* [Work to do]: Quote all of the entries word for word.

* [Data shown]:
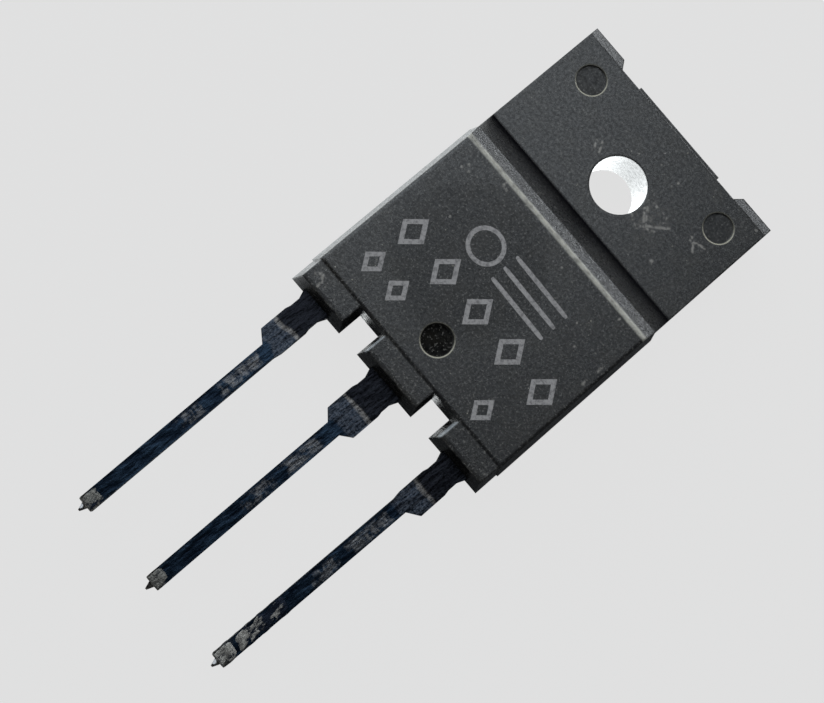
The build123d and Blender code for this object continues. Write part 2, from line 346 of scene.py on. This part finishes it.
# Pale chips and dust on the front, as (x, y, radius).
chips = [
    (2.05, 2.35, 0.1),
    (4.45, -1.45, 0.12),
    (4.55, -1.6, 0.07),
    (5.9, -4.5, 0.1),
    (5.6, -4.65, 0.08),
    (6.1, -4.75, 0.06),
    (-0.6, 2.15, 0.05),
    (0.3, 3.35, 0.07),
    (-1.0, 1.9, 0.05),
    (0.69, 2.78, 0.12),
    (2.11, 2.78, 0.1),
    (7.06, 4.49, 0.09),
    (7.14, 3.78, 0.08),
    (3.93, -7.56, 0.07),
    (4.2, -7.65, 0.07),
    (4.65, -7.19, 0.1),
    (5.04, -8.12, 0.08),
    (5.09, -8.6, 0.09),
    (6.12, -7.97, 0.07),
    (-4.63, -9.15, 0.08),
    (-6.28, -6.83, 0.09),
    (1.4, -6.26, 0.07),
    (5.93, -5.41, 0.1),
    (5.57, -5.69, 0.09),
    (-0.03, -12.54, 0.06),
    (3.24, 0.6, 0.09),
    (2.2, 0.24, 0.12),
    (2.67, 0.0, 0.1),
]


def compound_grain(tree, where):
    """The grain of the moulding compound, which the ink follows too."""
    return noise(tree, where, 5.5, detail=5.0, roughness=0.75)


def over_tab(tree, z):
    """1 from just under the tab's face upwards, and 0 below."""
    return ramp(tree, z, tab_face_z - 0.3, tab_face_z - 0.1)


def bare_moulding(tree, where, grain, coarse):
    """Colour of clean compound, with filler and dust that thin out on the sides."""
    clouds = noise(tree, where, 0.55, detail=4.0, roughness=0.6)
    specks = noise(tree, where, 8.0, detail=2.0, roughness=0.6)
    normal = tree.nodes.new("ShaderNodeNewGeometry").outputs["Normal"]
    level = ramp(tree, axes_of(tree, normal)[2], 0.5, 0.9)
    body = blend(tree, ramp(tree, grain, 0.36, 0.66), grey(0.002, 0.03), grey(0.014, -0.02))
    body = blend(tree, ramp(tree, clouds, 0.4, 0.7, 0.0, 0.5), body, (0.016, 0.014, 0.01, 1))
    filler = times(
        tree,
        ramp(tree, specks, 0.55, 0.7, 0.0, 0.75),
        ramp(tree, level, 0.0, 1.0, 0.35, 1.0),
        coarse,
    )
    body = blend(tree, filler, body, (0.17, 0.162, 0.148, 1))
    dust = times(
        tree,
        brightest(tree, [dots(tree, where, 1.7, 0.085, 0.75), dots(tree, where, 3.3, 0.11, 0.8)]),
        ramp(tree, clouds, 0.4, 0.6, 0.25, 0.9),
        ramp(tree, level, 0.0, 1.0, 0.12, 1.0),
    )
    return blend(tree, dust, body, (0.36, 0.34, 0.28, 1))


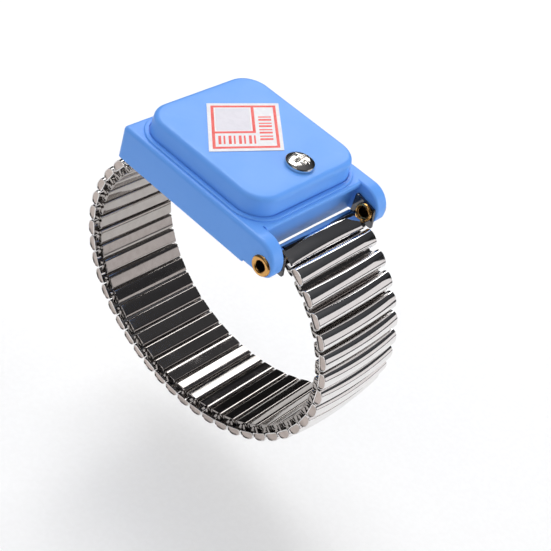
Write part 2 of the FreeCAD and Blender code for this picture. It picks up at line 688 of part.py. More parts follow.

* [Result for this task]:
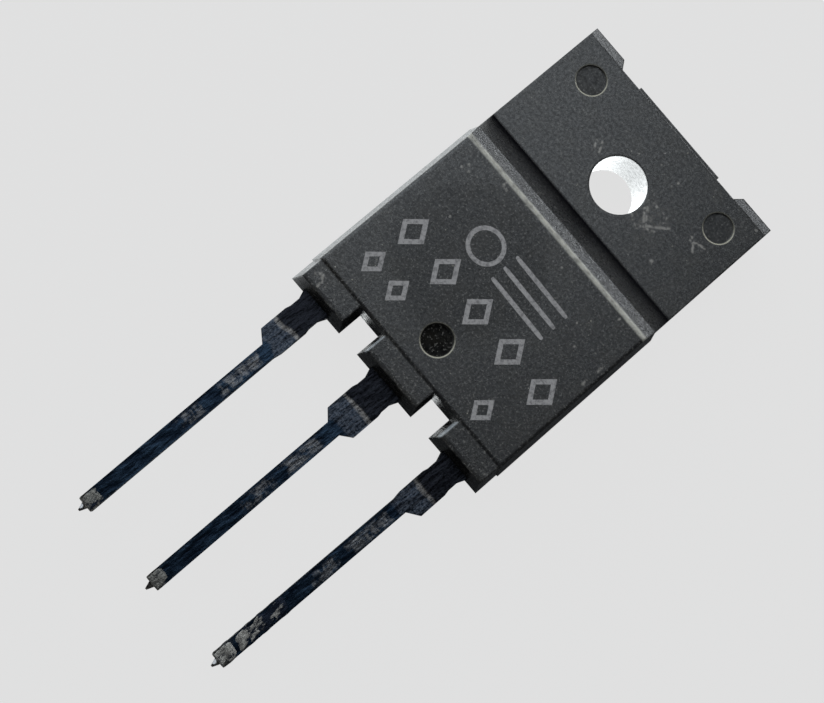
The build123d and Blender code for this object continues. Write part 2, from line 346 of scene.py on. This part finishes it.
# Pale chips and dust on the front, as (x, y, radius).
chips = [
    (2.05, 2.35, 0.1),
    (4.45, -1.45, 0.12),
    (4.55, -1.6, 0.07),
    (5.9, -4.5, 0.1),
    (5.6, -4.65, 0.08),
    (6.1, -4.75, 0.06),
    (-0.6, 2.15, 0.05),
    (0.3, 3.35, 0.07),
    (-1.0, 1.9, 0.05),
    (0.69, 2.78, 0.12),
    (2.11, 2.78, 0.1),
    (7.06, 4.49, 0.09),
    (7.14, 3.78, 0.08),
    (3.93, -7.56, 0.07),
    (4.2, -7.65, 0.07),
    (4.65, -7.19, 0.1),
    (5.04, -8.12, 0.08),
    (5.09, -8.6, 0.09),
    (6.12, -7.97, 0.07),
    (-4.63, -9.15, 0.08),
    (-6.28, -6.83, 0.09),
    (1.4, -6.26, 0.07),
    (5.93, -5.41, 0.1),
    (5.57, -5.69, 0.09),
    (-0.03, -12.54, 0.06),
    (3.24, 0.6, 0.09),
    (2.2, 0.24, 0.12),
    (2.67, 0.0, 0.1),
]


def compound_grain(tree, where):
    """The grain of the moulding compound, which the ink follows too."""
    return noise(tree, where, 5.5, detail=5.0, roughness=0.75)


def over_tab(tree, z):
    """1 from just under the tab's face upwards, and 0 below."""
    return ramp(tree, z, tab_face_z - 0.3, tab_face_z - 0.1)


def bare_moulding(tree, where, grain, coarse):
    """Colour of clean compound, with filler and dust that thin out on the sides."""
    clouds = noise(tree, where, 0.55, detail=4.0, roughness=0.6)
    specks = noise(tree, where, 8.0, detail=2.0, roughness=0.6)
    normal = tree.nodes.new("ShaderNodeNewGeometry").outputs["Normal"]
    level = ramp(tree, axes_of(tree, normal)[2], 0.5, 0.9)
    body = blend(tree, ramp(tree, grain, 0.36, 0.66), grey(0.002, 0.03), grey(0.014, -0.02))
    body = blend(tree, ramp(tree, clouds, 0.4, 0.7, 0.0, 0.5), body, (0.016, 0.014, 0.01, 1))
    filler = times(
        tree,
        ramp(tree, specks, 0.55, 0.7, 0.0, 0.75),
        ramp(tree, level, 0.0, 1.0, 0.35, 1.0),
        coarse,
    )
    body = blend(tree, filler, body, (0.17, 0.162, 0.148, 1))
    dust = times(
        tree,
        brightest(tree, [dots(tree, where, 1.7, 0.085, 0.75), dots(tree, where, 3.3, 0.11, 0.8)]),
        ramp(tree, clouds, 0.4, 0.6, 0.25, 0.9),
        ramp(tree, level, 0.0, 1.0, 0.12, 1.0),
    )
    return blend(tree, dust, body, (0.36, 0.34, 0.28, 1))


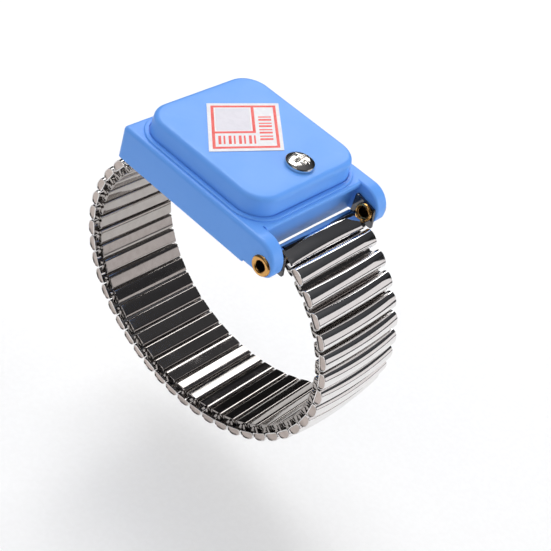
Write part 2 of the FreeCAD and Blender code for this picture. It picks up at line 688 of part.py. More parts follow.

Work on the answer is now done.